I know it’s been out for a while, but recently I got around to reading The Help by Kathryn Stockett on a bet I made with my step-father and, having read some negative reviews of the book, decided I’d write down my own opinion.
For those of you who may not have heard of the book, The Help is a fictional story based in 1960’s Jackson, Mississippi during the height of the civil rights movement. The main character, Skeeter Phelan, is an aspiring writer who has just come back home from college. From the beginning, Skeeter is different from the other girls she grew up with. She’s single, with no marriage prospects, and unusually nice to the colored help in town. When the editor of a major publishing house challenges Skeeter to write a compelling book about something she actually cares about, the young woman begins working on a book containing a compilation of stories told by the colored help about their experiences working for white women. The story follows the naive Skeeter through her difficulties both at home and in the highly prejudiced, segregated community of Jackson, Mississippi.
I first heard about The Help when it became a movie in 2011. After it came out on DVD, my mom and step-dad sat me down and had me watch it with them. I started watching the movie thinking, “Civil rights…real life…chick-flick…boorring.”
Boy, was I wrong!
For starters, as a young, aspiring author myself, I was quickly able to identify with Skeeter. Between her social awkwardness, frizzy hair, and writing dreams, I almost felt as though Skeeter were a blond version of me. And if there’s one thing I’ve learned in my writing, it’s that the best thing you can do for your story is to create characters who the audience can identify with.
The story itself is both compelling and hilarious, the main characters are loveable, and the historic accuracy is not so bad, either.
When I started reading the book in July, I went in expecting a drastic difference between the book and the movie. After all, that’s usually how it goes, right? What I found, however, was a very recognizable, loveable story.
The description in the book is fantastic. Most of the way through, I could easily picture the scenes in my head, even if those scenes weren’t actually in the movie.
The book is narrated by three different people – Skeeter, Aibileen, and Minnie – each telling their views of the situation as it unfolds. All three have a unique voice, with the narration written in each character’s own dialect, and it’s usually pretty easy to figure out who is talking.
Over all, the plot is a very serious one, but there are funny scenes in it, too. There were many times when I simply had to put the book down because I was laughing so hard.
One review I read claimed that the dialects used by the different characters were unrealistic. Possibly, but the difference wasn’t so drastic for me that it bothered me that much. I grew up in the south and around many different dialects, and the voices of The Help were accurate enough that I, personally, could easily hear them in my head, though reading was something of a challenge at first because of the bad grammar used by most of the characters. If you’ve ever read Mark Twain’s The Adventures of Tom Sawyer, just imagine that heavy Southern dialect as the majority of the narration instead of just in the dialogue.

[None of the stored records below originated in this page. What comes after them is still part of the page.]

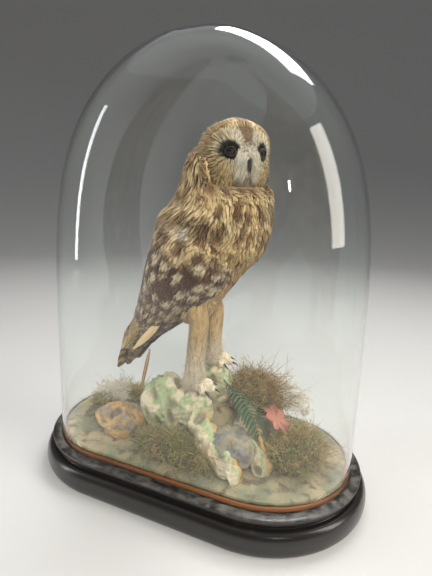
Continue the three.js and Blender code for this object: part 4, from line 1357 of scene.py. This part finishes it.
# %% Bristles at the bill
def bristles():
    """Stiff hairs from both sides of the bill's base that sweep forward and down and cover half of it."""
    count = 900
    side = np.where(np.arange(count) % 2 == 0, 1.0, -1.0)
    y = side * rng.uniform(2.6, 12.5, count)
    z = rng.uniform(-24, 1, count) + 0.35 * np.abs(y)
    root = face_at(y, z, 1.0)
    lie = np.stack([0.55 + 0.25 * rng.random(count), 0.30 * side + rng.normal(0, 0.12, count),
                    -0.85 + rng.normal(0, 0.12, count)], -1)
    bend = np.stack([-0.55 * np.ones(count), 0.12 * side, -0.25 * np.ones(count)], -1)
    lie, bend = ((from_head(v) - from_head(np.zeros(3))) / MM for v in (unit(lie), bend))
    hairs = strands(root, lie, rng.uniform(8, 14, count) * MM, rng.uniform(0.2, 0.32, count) * MM, bend, 5, 4)
    tint = mixed(WHITE * 1.15, GREY, rng.random(count) ** 2)
    return hair_object("bill_bristles", hairs, "face_feathers", face_coat,
                       np.stack([0.5 + y / 90, 0.5 + z / 90], -1), tint)


bristles()

# %% [markdown]
# ## Plaster ground
# Over the board lies a low hill of plaster and glue, strewn with sand while it was wet and washed
# with a thin sage green. It is a height over the oval board, with sand as small relief in the
# finish.

# %% Ground
GROUND_RADIUS = 0.1024
sand_finish, shader = material("painted_plaster", 0.88)
grit = object_noise(sand_finish, 1500.0, 4.0)
stain = object_noise(sand_finish, 28.0, 4.0)
sage = blend(sand_finish, smooth_step(sand_finish, stain, 0.38, 0.62), (0.16, 0.17, 0.10), (0.34, 0.27, 0.15))
brownish = blend(sand_finish, smooth_step(sand_finish, object_noise(sand_finish, 75.0, 6.0), 0.5, 0.66), sage,
                 (0.10, 0.075, 0.04))
link(sand_finish, blend(sand_finish, smooth_step(sand_finish, grit, 0.52, 0.74), brownish, (0.48, 0.43, 0.31)),
     shader, "Base Color")
bump(sand_finish, shader, grit, 0.9, 0.0012)


def swell(x, y, z, seed):
    """The solid model's fixed roughness: a product of two waves and half of a third."""
    return np.sin(0.11 * x + seed) * np.cos(0.13 * y - 2 * seed) + 0.5 * np.sin(0.19 * z + 0.17 * x + 3 * seed)


def ground_height(x, y):
    """Height of the ground in mm: 51, a mound 44 high in the shape of a bell, and a few waves."""
    return 51 + 44 * np.exp(-((x - 12) / 68) ** 2 - ((y - 12) / 52) ** 2) + 1.6 * swell(x, y, 0 * x, 4)


shares = np.concatenate([[1.0, 1.0], np.linspace(0.992, 0.02, 46)])[:, None]
ring = oval(1.0, 0.0, 180)
edge = np.stack([(GROUND_RADIUS - 0.002) * shares * ring[:, 0] + STRAIGHT * shares * np.sign(ring[:, 0]),
                 (GROUND_RADIUS - 0.002) * shares * ring[:, 1]], -1)
top = ground_height(edge[..., 0] / MM, edge[..., 1] / MM)
flat_edge = np.concatenate([edge / MM, 0 * edge[..., :1]], -1)
top = top + (0.9 * noise(flat_edge, 16, 71, 3) + 0.5 * noise(flat_edge, 5, 72, 2)) * ease(1.0, 0.95, shares)
top = 50.2 + (top - 50.2) * ease(1.0, 0.93, shares)
top[0] = 47.6
ground = np.concatenate([edge, top[..., None] * MM], -1)
show(new_object("sanded_ground", ground, closed_grid_faces(*ground.shape[:2]), sand_finish), "painted_plaster",
     "plaster_ground")

# %% [markdown]
# ## Painted rocks
# The rocks are brown paper, crumpled and dipped in glue, then painted: cream and pale green,
# ochre, blue-grey. Crumpled paper has flat facets between sharp folds. The hollows are darkened
# with painted shade, and the fold ridges are lightened, partly as rubbed paint and partly as a
# painted highlight. The facets come from a noise whose value is folded over at zero.

# %% Crumpled lumps
def inside_glass(p, radius=101.4):
    """Presses places in mm back into the oval board: what lies beyond the radius comes back to it."""
    straight = np.clip(p[..., 0], -93, 93)
    away = np.hypot(p[..., 0] - straight, p[..., 1])
    back = np.minimum(1.0, radius / np.maximum(away, 1e-6))
    return np.stack([straight + (p[..., 0] - straight) * back, p[..., 1] * back, p[..., 2]], -1)


def folds(p, size, seed):
    """Sharp folds from 0 to 1: one less the absolute value of a noise, so that it peaks in creases."""
    return 1 - np.abs(noise(p, size, seed, 2)) / 1.2


def crumple(p, outward, seed):
    """Moves places along their outward direction by large facets and small creases, in mm."""
    large, small = folds(p, 30, seed + 100), folds(p, 10, seed + 200)
    moved = p + outward * (5.5 * (large - 0.78) + 2.4 * (small - 0.75))[..., None]
    return moved, large, small


def rock_colors(p, large, small, paints, seed, band=None):
    """Two paints in patches, a dark third one in the hollows as painted shade, and pale paper on the fold ridges,
    partly rubbed wear and partly a painted highlight.
    """
    first, second, third = (np.array(c) for c in paints)
    if band is None:
        band = noise(p, 36, seed + 300, 3)
    band = band + 0.22 * noise(p, 9, seed + 400, 2)
    color = mixed(first, second, ease(-0.16, 0.16, band))
    # Painted shade: the dark third paint fills the hollows between the facets.
    color = mixed(color, third, 0.9 * ease(0.66, 0.40, large) + 0.5 * ease(0.55, 0.25, small))
    # Pale fold ridges: rubbed paper, and partly a painted highlight.
    rubbed = ease(0.9, 0.99, large) * 0.45 + ease(0.93, 0.99, small) * 0.2
    color = mixed(color, first * 0.8 + 0.12, rubbed)
    return np.concatenate([color, np.ones(color.shape[:-1] + (1,))], -1)


def rock_finish(name):
    """Distemper over paper: matt, uneven, and with brush marks in its relief."""
    made, shader = material(name, 0.62)
    tint = node(made, "ShaderNodeAttribute", attribute_name="tint").outputs["Color"]
    brush = object_noise(made, 260.0, 5.0, (1.0, 0.6, 0.35))
    dirt = object_noise(made, 60.0, 6.0)
    tint = blend(made, maths(made, "MULTIPLY", smooth_step(made, dirt, 0.45, 0.75), 0.6), tint, (0.10, 0.075, 0.04))
    link(made, blend(made, maths(made, "MULTIPLY", brush, 0.3), tint, (0.55, 0.50, 0.38)), shader, "Base Color")
    bump(made, shader, brush, 0.5, 0.0008)
    return made


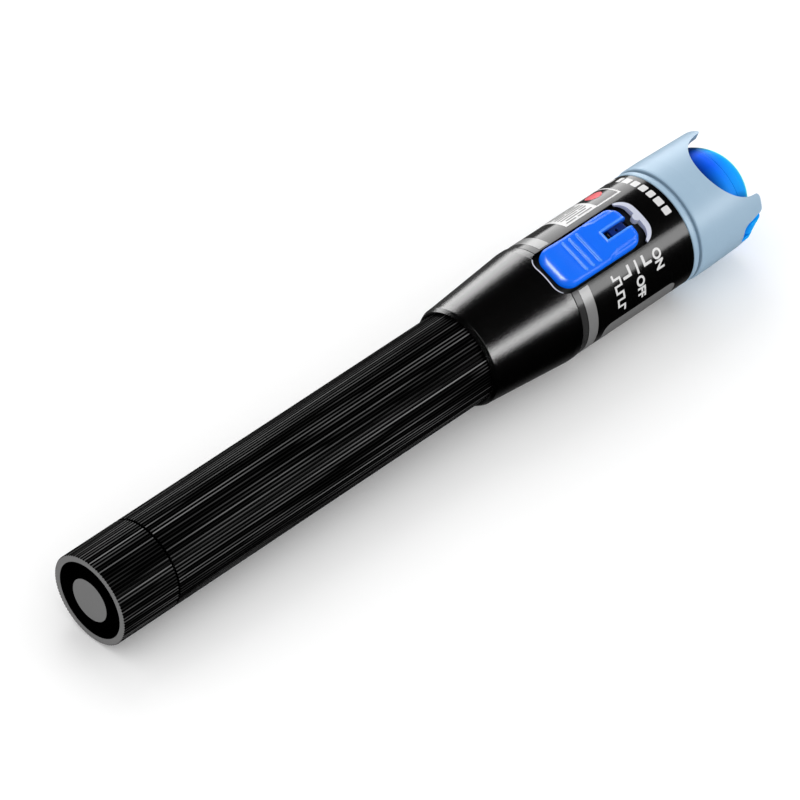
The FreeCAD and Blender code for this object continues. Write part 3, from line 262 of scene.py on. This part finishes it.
def collar_plastic():
    """Pale blue-grey moulding; painted shade darkens the corners of the groove behind its front ring."""
    m = Nodes("collar_grey")
    p = m.place
    xyz = m.add("ShaderNodeSeparateXYZ", {0: p}).outputs
    g = m.noise(p, 4200.0, 3.0, 0.65)
    cloud = m.noise(p, 120.0, 4.0)
    colour = m.mix(cloud, (0.32, 0.465, 0.60, 1), (0.36, 0.505, 0.64, 1))
    # painted shade: thin dark lines at the two corners of the groove behind the front ring
    near = m.ramp(m.math("ABSOLUTE", m.math("SUBTRACT", xyz[2], 0.15370)), 0.00015, 0.00005)
    far = m.ramp(m.math("ABSOLUTE", m.math("SUBTRACT", xyz[2], 0.15432)), 0.00018, 0.00006)
    line = m.math("ADD", m.math("MULTIPLY", near, 0.60), m.math("MULTIPLY", far, 0.45))
    colour = m.mix(m.math("MULTIPLY", line, m.lerp(cloud, 0.8, 1.1)), colour, (0.055, 0.085, 0.12, 1))
    m.shader(Base_Color=colour, Roughness=m.lerp(g, 0.33, 0.45), Specular_IOR_Level=0.34,
             Normal=m.bump(g, 0.12, 0.00004, m.bump(cloud, 0.1, 0.0002)))
    return m.mat


def slider_plastic():
    """Blue moulded switch button: satin, with painted highlights along its ribs and slot lips and painted shade down in
    its slot, darkest where the window sits.
    """
    m = Nodes("slider_blue")
    p = m.place
    xyz = m.add("ShaderNodeSeparateXYZ", {0: p}).outputs
    g = m.noise(p, 4200.0, 3.0, 0.65)
    cloud = m.noise(p, 240.0, 3.0)
    colour = m.mix(cloud, (0.0, 0.140, 0.92, 1), (0.001, 0.165, 0.98, 1))
    # painted highlight: the paler attribute lightens the rib shoulders and slot lips towards light blue
    edge_highlight = m.add("ShaderNodeAttribute", attribute_name="paler").outputs["Fac"]
    colour = m.mix(m.math("MULTIPLY", edge_highlight, 0.75), colour, (0.10, 0.40, 1.0, 1))
    # painted shade: darker with depth down the slot, near black at the window and pin hole
    slot = m.math("MULTIPLY", m.ramp(m.math("ABSOLUTE", xyz[1]), 0.00100, 0.00086), m.ramp(xyz[2], 0.13440, 0.13455))
    slot_shade = m.math("MULTIPLY", slot, m.ramp(xyz[0], 0.01291, 0.01255))
    black = m.math("MULTIPLY", slot, m.ramp(xyz[0], 0.01223, 0.01188))
    colour = m.mix(slot_shade, colour, (0.001, 0.022, 0.17, 1))
    colour = m.mix(black, colour, (0.0, 0.001, 0.008, 1))
    m.shader(Base_Color=colour, Roughness=m.lerp(g, 0.22, 0.30), Specular_IOR_Level=0.20,
             Normal=m.bump(g, 0.10, 0.00004, m.bump(cloud, 0.08, 0.0002)))
    return m.mat


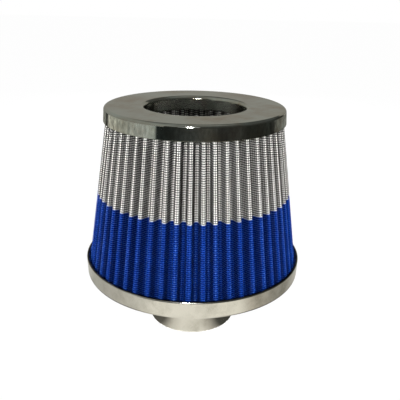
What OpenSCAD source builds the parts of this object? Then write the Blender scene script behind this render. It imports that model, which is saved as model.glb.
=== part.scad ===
// Open-top conical performance air filter: a pleated outer cone, an inverted pleated
// inner cone, pressed end covers and an inlet neck. It stands on the end of its neck,
// with the origin at the centre of that end and +Z along the axis.

/* [Overall] */
// Height from the end of the neck to the top face
total_h = 160; // [145:1:190]
// Outer diameter of the base cover at its rolled rim
base_d = 155; // [146:1:180]
// Outer diameter of the top cover at its hem
top_d = 124; // [120:1:134]
// Sheet thickness of the pressed covers
sheet_t = 1; // [0.8:0.1:1.4]

/* [Neck] */
// Outer diameter of the inlet neck
neck_d = 63; // [56:1:76]
// Wall of the neck tube
neck_wall = 1.5; // [1.2:0.1:2.5]
// Length of the neck below the base cover
neck_len = 40.5; // [30:0.5:50]
// Chamfer round the neck's outer end
neck_edge = 0.4; // [0.2:0.1:0.8]
// Depth of the shoulder on which the base cover sits
neck_step = 0.5; // [0.3:0.1:0.7]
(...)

The only thing I didn’t like about it was the fact that the ending wasn’t an all-the-good-guys-win sort of ending. Granted, the ending isn’t bad. None of the characters die or are horribly harmed by their actions, contrary to what would probably have happened in real life during that time period, but the ending is still realistic enough to be bitter-sweet.
All in all, I really enjoyed the book. Actually, it’s probably one of the best books I’ve ever read. If you don’t like bitter-sweet at all, whatsoever, then The Help may not be for you, but if you’re interested in a historically based, comical story, I would highly recommend reading it.